Tech slide drags Nasdaq Composite to worst day in a month
Subscribe to enjoy similar stories. Tech stocks retreated Wednesday, with declines in Nvidia and other chip companies dragging the Nasdaq composite to its worst day in almost a month. Driving the moves: concerns about high valuations and additional regulation.
On Tuesday, the Trump administration said Nvidia must meet new security requirements before sending H200 artificial-intelligence chips to China. Meanwhile, Florida Gov. Ron DeSantis reiterated plans for consumer protection rules on artificial intelligence.
Broadcom and Arm Holdings lost 4.2% and 2.6% respectively. Nvidia fell 1.4%, and the Nasdaq dropped 1% to notch its worst one-day drop since Dec. 17.
Tech firms’ ambitious plans for blowout spending on artificial intelligence infrastructure had already been making some investors skittish over the past couple of months. “I would argue that tech stocks are no longer a safe haven," said Jay Hatfield, chief executive officer at Infrastructure Capital Advisors. “They’ve been a safe haven since the pandemic but that’s not normal." The S&P 500 and Dow Jones Industrial Average both fell less than the Nasdaq, losing 0.5% and less than 0.1% respectively, in another example of the so-called rotation trade that has powered recent market moves.

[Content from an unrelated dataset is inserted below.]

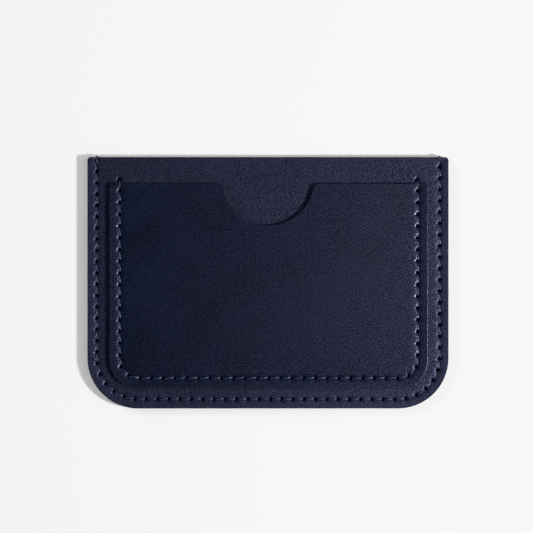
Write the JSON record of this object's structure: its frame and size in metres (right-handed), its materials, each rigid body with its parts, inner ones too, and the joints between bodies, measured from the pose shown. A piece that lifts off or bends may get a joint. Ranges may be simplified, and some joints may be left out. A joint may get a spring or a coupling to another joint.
{
  "type": "card holder",
  "caption": "Flat dark navy leather card holder: stitched panels that hold cards between them, and a front pocket with a round thumb notch.",
  "frame": {"origin": "middle of the back face, on the surface that the holder rests on, in the middle of its overall width and depth", "axes": "+X across the holder to the right as its front is seen, +Y out of the mouths of the two pockets, +Z out of the front face"},
  "size_m": [0.107, 0.075, 0.0041],
  "materials": {
    "body_leather": "vegetable-tanned, dyed dark navy, matt waxed grain",
    "pocket_leather": "vegetable-tanned, dyed dark navy, matt waxed grain",
    "welt_leather": "dyed leather strip with a burnished edge",
    "waxed_thread": "waxed twisted thread, satin",
    "contact_cement": "thin dried film"
  },
  "bodies": {
    "root": {"back_panel": "body_leather", "front_panel": "body_leather", "body_welt": "welt_leather", "front_pocket": "pocket_leather", "body_seam_thread": "waxed_thread", "pocket_seam_thread": "waxed_thread", "body_cement_rear": "contact_cement", "body_cement_front": "contact_cement", "pocket_cement": "contact_cement"}
  },
  "joints": []
}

Investors’ growing sense of optimism about the economy, and their more-cautious view of the artificial-intelligence build-out, have spurred a shift away from some of the recent tech highfliers and into stocks poised to benefit from a reacceleration in growth. Shares of consumer staples companies, healthcare providers, and energy companies edged upward. The equal weighted S&P 500 gained 0.4%.